Krauthammer Schools Entire 'Inside Washington' Panel on 'The Cowardice of the Democrats'

July 28th, 2012 10:33 AM

Syndicated columnist Charles Krauthammer perfectly demonstrated Friday why three liberal media members are no match for one conservative armed with the facts.

During a discussion about gun control on PBS's Inside Washington, Krauthammer gave fellow panelists Colby King, Mark Shields, and Nina Totenberg a much-needed education on "the cowardice of the Democrats" regarding this issue (video follows with transcript and commentary, file photo):

MARK SHIELDS, PBS: Why is it that after Katrina, we say, “We have to do something about the levees?” After 9/11, we agreed we have to do something about security and terrorism. But something like Columbine, something like Aurora, something like Virginia Tech, “No, no, we are helpless, we’re helpless, pitiable giants. We can’t do anything because the NRA is all-powerful.”


CHARLES KRAUTHAMMER: The reason that we can’t do it is not because of a lobby but because of the cowardice of the Democrats. We don't have a debate on gun control in the country. We have it on talk shows, but there’s none in Congress. If you have a debate, you have one party on one side and the other on the other. The Democrats will not speak up. A Democrat would not even give his name in Nina’s quotation here.

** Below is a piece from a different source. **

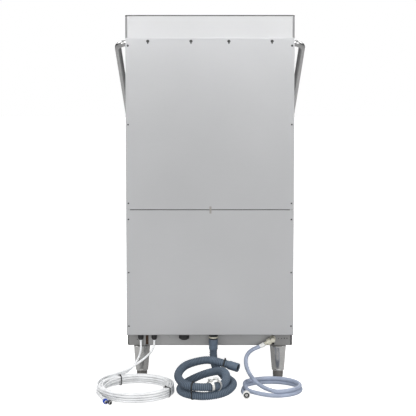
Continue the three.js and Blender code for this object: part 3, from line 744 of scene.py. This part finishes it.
def make_base():
    """Corner brackets, cut-off corners, slot, bolts and folds of the base rail, with painted shade:
    near-black strips across the corners, a brown strip in the slot and darker steel on the folds.
    """
    face, half = BASE_HIGH.y, BASE_HIGH.x
    low, high = BASE_LOW.z, BASE_HIGH.z
    for side, (start, end, holes) in BRACKETS.items():
        plate = Shape().perforated((start, face - 0.05, low + 0.6), (end, face + 1.6, high - 1), holes)
        piece(f"base_bracket_{side}", plate, "rail_dark")
        shadows = Shape()
        for x, z, size in holes:
            radius = size - 0.05
            shadows.lathe([(0, -0.02), (radius, -0.02), (radius, 0.9), (0, 0.9)], (x, face, z), REARWARD, 16)
        piece(f"base_bracket_{side}_hole_shadows", shadows, "edge")

    # Near-black strips across the cut-off corners of the base: painted shade of its sides there.
    folds = Shape()
    outline = ((-6.6, 1.2), (1.2, -6.6), (0.1, -7.6), (-7.6, 0.1))
    for _, sign in SIDES:
        folds.skin([[Vector((sign * (half + x), face + y, z)) for x, y in outline] for z in (low, high)])
    piece("base_corner_shaded_folds", folds, "edge")
    # A dark brown strip recessed in the rail's slot: painted shade of that gap.
    shade_insert = Shape().block((236.4, face - 5.5, low + 3), (246.6, face - 2.6, high - 1), 0.4)
    piece("base_slot_shade", shade_insert, "slot_shade")
    bolts = Shape().bolt((155, face, 157), REARWARD, 4, 2.6)
    for x in (-120, 40):
        bolts.screw((x, face, 160), REARWARD, 2.6, 1.4)
    piece("base_rail_bolts", bolts, "screw")
    # The folds along the rail's top and bottom are in darker steel: painted shade on those bends.
    rims = Shape().block((8 - half, face - 0.2, high - 1.4), (half - 8, face + 1.4, high - 0.2), 0.4)
    rims.block((8 - half, face - 0.2, low), (half - 8, face + 1.0, low + 2.2), 0.4)
    piece("base_rail_shaded_folds", rims, "rail_dark")


LEG_TOP_RADIUS = 31.4
LEG_LOW_RADIUS = 24.4
FOOT_GROOVES = 16


def make_leg(end, side):
    """A polished cone leg with a rolled lower lip, and the cast foot that screws into it."""
    low, high = extent(f"leg_{end}_{side}")
    place = Vector(((low.x + high.x) / 2, (low.y + high.y) / 2, 0))
    top, foot = high.z, low.z
    cone = Shape().lathe([
        (0, foot + 2), (18, foot + 2), (20.5, foot + 0.3), (22.5, foot), (23.6, foot + 1.2),
        (23.9, foot + 4), (23.3, foot + 5.6), (23.3, foot + 7), (LEG_LOW_RADIUS, foot + 9),
        (30.8, top - 8), (LEG_TOP_RADIUS, top - 6), (LEG_TOP_RADIUS, top - 0.5), (30.9, top), (0, top),
    ], place, sides=48)
    piece(f"leg_cone_{end}_{side}", cone, "leg", replaces=f"leg_{end}_{side}")
    cup = Shape().lathe([
        (0, 0), (17, 0), (18.6, 0.8), (19.2, 2.6), (19.2, 5), (18.4, 6), (18.4, 7), (19.3, 8),
        (19.3, foot - 3), (18.6, foot - 1), (16.5, foot - 0.4), (6, foot - 0.4), (6, foot + 40),
        (0, foot + 40),
    ], place, sides=40)
    for k in range(FOOT_GROOVES):
        cup.block((18.9, -1.1, 9), (19.8, 1.1, foot - 4), 0.3, 1, spun(place, k, FOOT_GROOVES))
    piece(f"foot_cup_{end}_{side}", cup, "foot", f"foot_{end}_{side}", replaces=f"foot_{end}_{side}")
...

The fact is that if you want to blame it on a lobby, you are barking up the wrong tree. A lobby, for instance in the sugar quotas it’s a minority that the majority would oppose if they cared or knew about it. Hear, it is not NRA representing a minority. The reason it speaks and everybody listens is because obviously Democrats and Republicans have the idea the majority of Americans agree with them. So it’s not a lobby, it’s a reflection of public opinion, and that is why there is no debate on.

COLBY KING, WASHINGTON POST: That is not the case. They intimidate politicians on both sides, both parties.

KRAUTHAMMER: If the people were on your side on the issue there would be no intimidation.

NINA TOTENBERG, NPR: No, you know, even as far back as, you know, when it was lopsided, at like 70 percent, they had enormous power, great skills, and they managed to intimidate a lot of members of Congress.

KRAUTHAMMER: Try once to blame the Democrats instead of some outside ogre.

TOTENBERG: I blame everybody.

SHIELDS: And the Republicans are?

KRAUTHAMMER: I’m saying on this issue the Republicans have a position, the Democrats will not oppose it because of public opinion.


SHIELDS: Republicans act out of courage and conviction rather than cowardice.

KING: Do you like that position? Do you agree with their position?

KRAUTHAMMER: I have spoken on this show for 20 years, I am not an opponent of gun control.

KING: Okay.

KRAUTHAMMER: I don’t agree.

KING: So Republicans are wrong?

KRAUTHAMMER: I don’t agree with Republicans on this issue.

KING: So Republicans are wrong, sir?

KRAUTHAMMER: But I am trying to point out that the reason this is not happening is not because of a lobby, but because of a consensus among a majority of Americans.

As usual, Krauthammer was 100 percent correct and his liberal colleagues were barking up the wrong tree.

The reality is that gun control for the most part is a liberal issue in this country, and for decades it has been the Left trying to enact tighter restrictions.

During this same period, public opinion concerning the matter radically changed. As Gallup reported last October:

A record-low 26% of Americans favor a legal ban on the possession of handguns in the United States other than by police and other authorized people. When Gallup first asked Americans this question in 1959, 60% favored banning handguns. But since 1975, the majority of Americans have opposed such a measure, with opposition around 70% in recent years. [...]

For the first time, Gallup finds greater opposition to than support for a ban on semiautomatic guns or assault rifles, 53% to 43%. In the initial asking of this question in 1996, the numbers were nearly reversed, with 57% for and 42% against an assault rifle ban. Congress passed such a ban in 1994, but the law expired when Congress did not act to renew it in 2004. Around the time the law expired, Americans were about evenly divided in their views. [...]

Additionally, support for the broader concept of making gun laws "more strict" is at its lowest by one percentage point (43%). Forty-four percent prefer that gun laws be kept as they are now, while 11% favor less strict laws.

The above chart perfectly demonstrates Krauthammer's point.

President Obama and his Party clearly want tighter gun control laws, but because the population doesn't agree with them, they are scared to death to bring the matter up.

If they weren't, they most certainly would have proposed a new assault weapon ban when they took control of the entire government with huge a filibuster-proof majority in the Senate in 2009.

They didn't because they knew this would be a loser for them at the polls.

As such, game, set, match Krauthammer.